- _The task_: Return each line of the material verbatim.
Start
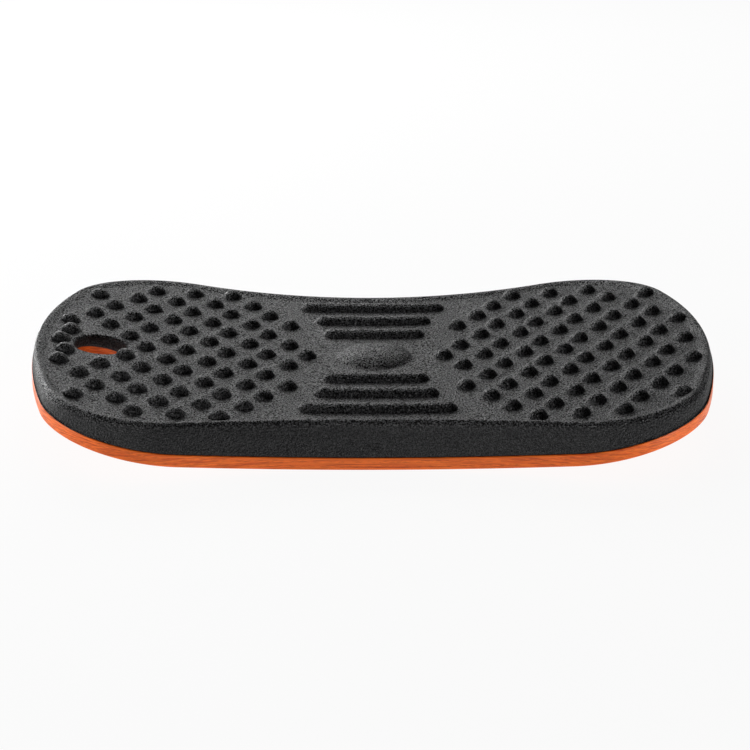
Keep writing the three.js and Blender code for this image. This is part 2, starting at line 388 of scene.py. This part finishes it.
def relief_points(crest):
    """Where the top's mesh has points: rings round each feature, and a plain grid between them."""
    groups = []
    for centre in BUMPS:
        groups.append(centre[None])
        for radius, count in BUMP_RINGS:
            groups.append(ring_round(centre, 0, radius, count))
    for half, y in RIDGES:
        for radius in RIDGE_RINGS:
            groups.append(ring_round(RELIEF_CENTRE + [0, y], half, radius, RIDGE_END_POINTS))
    for radius in DISC_RINGS:
        count = int(DISC_RING_POINTS + radius * DISC_POINTS_PER_MM)
        groups.append(ring_round(RELIEF_CENTRE, 0, radius, count))
    features = np.vstack(groups)
    lip_rings = [rim_ring(step) for step in LIP_RINGS]
    hole_rings = [hole_outline(HOLE_ROUNDING + step) for step in HOLE_RINGS]
    fine = np.vstack([features] + lip_rings + hole_rings)
    grid = plain_grid(TOP_GRID_PITCH)
    grid = grid[distance_to(grid, fine) > TOP_GRID_CLEARANCE]
    points = np.vstack([fine, grid])
    inside = inside_ring(points, crest) & (distance_to(points, crest) > CREST_CLEARANCE)
    hole = hole_outline(HOLE_ROUNDING)
    outside = ~inside_ring(points, hole) & (distance_to(points, hole) > HOLE_CLEARANCE)
    return points[inside & outside]


def ring_round(centre, half, radius, count):
    """Points on a circle, or on a round-ended slot along X where half is over 0."""
    away = directions(count)
    ends = np.sign(away[:, :1]) * half * [1.0, 0.0]
    ring = centre + ends + away * radius
    if half == 0:
        return ring
    along = np.arange(-half, half + 0.1, 2 * half / max(2, round(half / RIDGE_POINT_PITCH)))
    straights = []
    for side in (-1, 1) if radius > 0 else (-1,):
        across = np.full(len(along), centre[1] + side * radius)
        straights.append(np.stack([centre[0] + along, across], 1))
    return np.vstack([ring] + straights)


def plain_grid(pitch):
    """Staggered rows of points over the whole plan, at the corners of even triangles."""
    rows = []
    width, length = BASE_PLAN.half_width, BASE_PLAN.half_length
    row_pitch = pitch * ROW_SPACING_SHARE
    for i, y in enumerate(np.arange(-width, width, row_pitch)):
        x = np.arange(-length, length, pitch) + (i % 2) * pitch / 2
        rows.append(np.stack([x, np.full(len(x), y)], 1))
    return np.vstack(rows)


def inside_ring(points, ring):
    """Whether each point is inside a closed ring, by counting the edges a ray crosses."""
    inside = np.zeros(len(points), bool)
    ahead = np.roll(ring, -1, 0)
    for (x0, y0), (x1, y1) in zip(ring, ahead):
        if y0 == y1:
            continue
        crosses = (y0 > points[:, 1]) != (y1 > points[:, 1])
        at = x0 + (points[:, 1] - y0) * (x1 - x0) / (y1 - y0)
        inside ^= crosses & (points[:, 0] < at)
    return inside


# ---- foam mat ----


def mat_top(crest):
    """The recessed floor with its relief, up to the lip's crest and round the hand hole."""
    hole = hole_outline(HOLE_ROUNDING)
    plan, faces = fill(crest, hole, relief_points(crest))
    raised = relief(plan) + lip(distance_to(plan, crest))
    heights = LIP_HEIGHT + bend_rise(plan[:, 0], TOP_BEND_RADIUS) - FLOOR_DROP + raised
    return with_height(plan, heights), faces


def mat_wall():
    """Rings down from the lip's crest: a tight rounding, a wide shoulder, the wall, and the skirt."""
    crest_plan = rim_ring(0)
    foot_plan = edge_ring(WALL_FOOT_INSET)
    crest = with_height(crest_plan, LIP_HEIGHT + bend_rise(crest_plan[:, 0], TOP_BEND_RADIUS))
    foot = with_height(foot_plan, SKIRT_BOTTOM + bend_rise(foot_plan[:, 0], BASE_BEND_RADIUS))
    outward = (foot - crest) * [1, 1, 0]
    rings = [crest]
    for angle in np.radians(CREST_ANGLES):
        share = WALL_ROUNDING_SHARE * math.sin(angle)
        rings.append(moved_down(crest, outward * share, WALL_ROUNDING * (1 - math.cos(angle))))
    start = WALL_ROUNDING * (1 - math.cos(math.radians(SHOULDER_START_ANGLE)))
    for angle in np.radians(SHOULDER_ANGLES):
        share = WALL_ROUNDING_SHARE + (SHOULDER_SHARE - WALL_ROUNDING_SHARE) * math.sin(angle)
        down = start + SHOULDER_HEIGHT * (1 - math.cos(angle))
        rings.append(moved_down(crest, outward * share, down))
    rest = crest[:, 2] - foot[:, 2] - FOOT_ROUNDING - start - SHOULDER_HEIGHT
    for step in WALL_STEPS:
        share = SHOULDER_SHARE + (1 - SHOULDER_SHARE) * step
        rings.append(moved_down(crest, outward * share, start + SHOULDER_HEIGHT + rest * step))
    rings += skirt_rings()
    return strips(rings[::-1])


def moved_down(ring, outward, down):
    moved = ring + outward
    moved[:, 2] -= down
    return moved


def skirt_rings():
    """The skirt's underside, which stands on the plywood's step, and the recess inside it."""
    outer, inner = WALL_FOOT_INSET + FOOT_ROUNDING, STEP_INSET - GAP
    rings = []
    for inset, height in ((outer, SKIRT_BOTTOM), (inner, SKIRT_BOTTOM), (inner, MAT_BOTTOM)):
        plan = edge_ring(inset)
        rings.append(with_height(plan, height + bend_rise(plan[:, 0], BASE_BEND_RADIUS)))
    return rings


def mat_underside():
    return sheet_face(edge_ring(STEP_INSET - GAP), hole_outline(0), MAT_BOTTOM, MAT_HOLE_CLEARANCE)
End
- _Output for this task_:
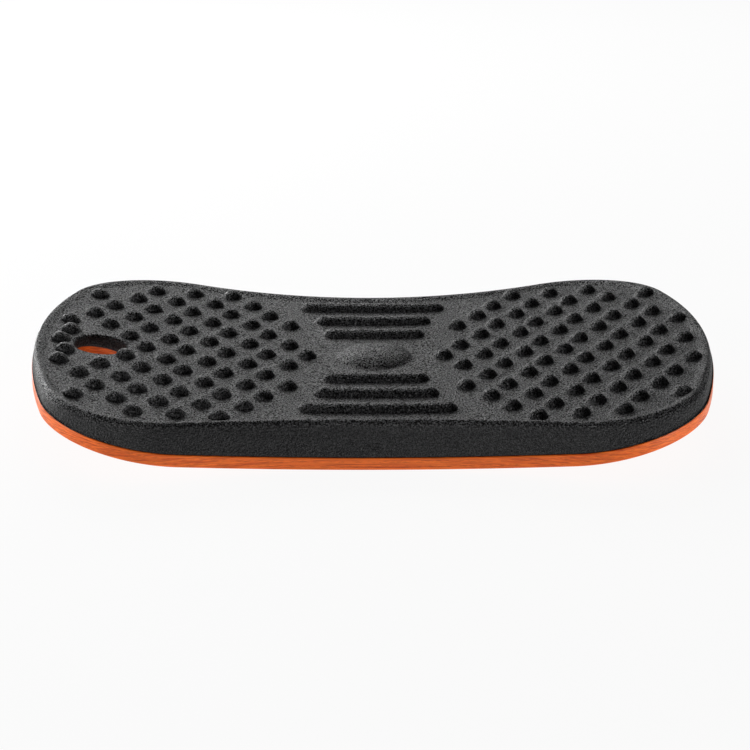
Keep writing the three.js and Blender code for this image. This is part 2, starting at line 388 of scene.py. This part finishes it.
def relief_points(crest):
    """Where the top's mesh has points: rings round each feature, and a plain grid between them."""
    groups = []
    for centre in BUMPS:
        groups.append(centre[None])
        for radius, count in BUMP_RINGS:
            groups.append(ring_round(centre, 0, radius, count))
    for half, y in RIDGES:
        for radius in RIDGE_RINGS:
            groups.append(ring_round(RELIEF_CENTRE + [0, y], half, radius, RIDGE_END_POINTS))
    for radius in DISC_RINGS:
        count = int(DISC_RING_POINTS + radius * DISC_POINTS_PER_MM)
        groups.append(ring_round(RELIEF_CENTRE, 0, radius, count))
    features = np.vstack(groups)
    lip_rings = [rim_ring(step) for step in LIP_RINGS]
    hole_rings = [hole_outline(HOLE_ROUNDING + step) for step in HOLE_RINGS]
    fine = np.vstack([features] + lip_rings + hole_rings)
    grid = plain_grid(TOP_GRID_PITCH)
    grid = grid[distance_to(grid, fine) > TOP_GRID_CLEARANCE]
    points = np.vstack([fine, grid])
    inside = inside_ring(points, crest) & (distance_to(points, crest) > CREST_CLEARANCE)
    hole = hole_outline(HOLE_ROUNDING)
    outside = ~inside_ring(points, hole) & (distance_to(points, hole) > HOLE_CLEARANCE)
    return points[inside & outside]


def ring_round(centre, half, radius, count):
    """Points on a circle, or on a round-ended slot along X where half is over 0."""
    away = directions(count)
    ends = np.sign(away[:, :1]) * half * [1.0, 0.0]
    ring = centre + ends + away * radius
    if half == 0:
        return ring
    along = np.arange(-half, half + 0.1, 2 * half / max(2, round(half / RIDGE_POINT_PITCH)))
    straights = []
    for side in (-1, 1) if radius > 0 else (-1,):
        across = np.full(len(along), centre[1] + side * radius)
        straights.append(np.stack([centre[0] + along, across], 1))
    return np.vstack([ring] + straights)


def plain_grid(pitch):
    """Staggered rows of points over the whole plan, at the corners of even triangles."""
    rows = []
    width, length = BASE_PLAN.half_width, BASE_PLAN.half_length
    row_pitch = pitch * ROW_SPACING_SHARE
    for i, y in enumerate(np.arange(-width, width, row_pitch)):
        x = np.arange(-length, length, pitch) + (i % 2) * pitch / 2
        rows.append(np.stack([x, np.full(len(x), y)], 1))
    return np.vstack(rows)


def inside_ring(points, ring):
    """Whether each point is inside a closed ring, by counting the edges a ray crosses."""
    inside = np.zeros(len(points), bool)
    ahead = np.roll(ring, -1, 0)
    for (x0, y0), (x1, y1) in zip(ring, ahead):
        if y0 == y1:
            continue
        crosses = (y0 > points[:, 1]) != (y1 > points[:, 1])
        at = x0 + (points[:, 1] - y0) * (x1 - x0) / (y1 - y0)
        inside ^= crosses & (points[:, 0] < at)
    return inside


# ---- foam mat ----


def mat_top(crest):
    """The recessed floor with its relief, up to the lip's crest and round the hand hole."""
    hole = hole_outline(HOLE_ROUNDING)
    plan, faces = fill(crest, hole, relief_points(crest))
    raised = relief(plan) + lip(distance_to(plan, crest))
    heights = LIP_HEIGHT + bend_rise(plan[:, 0], TOP_BEND_RADIUS) - FLOOR_DROP + raised
    return with_height(plan, heights), faces


def mat_wall():
    """Rings down from the lip's crest: a tight rounding, a wide shoulder, the wall, and the skirt."""
    crest_plan = rim_ring(0)
    foot_plan = edge_ring(WALL_FOOT_INSET)
    crest = with_height(crest_plan, LIP_HEIGHT + bend_rise(crest_plan[:, 0], TOP_BEND_RADIUS))
    foot = with_height(foot_plan, SKIRT_BOTTOM + bend_rise(foot_plan[:, 0], BASE_BEND_RADIUS))
    outward = (foot - crest) * [1, 1, 0]
    rings = [crest]
    for angle in np.radians(CREST_ANGLES):
        share = WALL_ROUNDING_SHARE * math.sin(angle)
        rings.append(moved_down(crest, outward * share, WALL_ROUNDING * (1 - math.cos(angle))))
    start = WALL_ROUNDING * (1 - math.cos(math.radians(SHOULDER_START_ANGLE)))
    for angle in np.radians(SHOULDER_ANGLES):
        share = WALL_ROUNDING_SHARE + (SHOULDER_SHARE - WALL_ROUNDING_SHARE) * math.sin(angle)
        down = start + SHOULDER_HEIGHT * (1 - math.cos(angle))
        rings.append(moved_down(crest, outward * share, down))
    rest = crest[:, 2] - foot[:, 2] - FOOT_ROUNDING - start - SHOULDER_HEIGHT
    for step in WALL_STEPS:
        share = SHOULDER_SHARE + (1 - SHOULDER_SHARE) * step
        rings.append(moved_down(crest, outward * share, start + SHOULDER_HEIGHT + rest * step))
    rings += skirt_rings()
    return strips(rings[::-1])


def moved_down(ring, outward, down):
    moved = ring + outward
    moved[:, 2] -= down
    return moved


def skirt_rings():
    """The skirt's underside, which stands on the plywood's step, and the recess inside it."""
    outer, inner = WALL_FOOT_INSET + FOOT_ROUNDING, STEP_INSET - GAP
    rings = []
    for inset, height in ((outer, SKIRT_BOTTOM), (inner, SKIRT_BOTTOM), (inner, MAT_BOTTOM)):
        plan = edge_ring(inset)
        rings.append(with_height(plan, height + bend_rise(plan[:, 0], BASE_BEND_RADIUS)))
    return rings


def mat_underside():
    return sheet_face(edge_ring(STEP_INSET - GAP), hole_outline(0), MAT_BOTTOM, MAT_HOLE_CLEARANCE)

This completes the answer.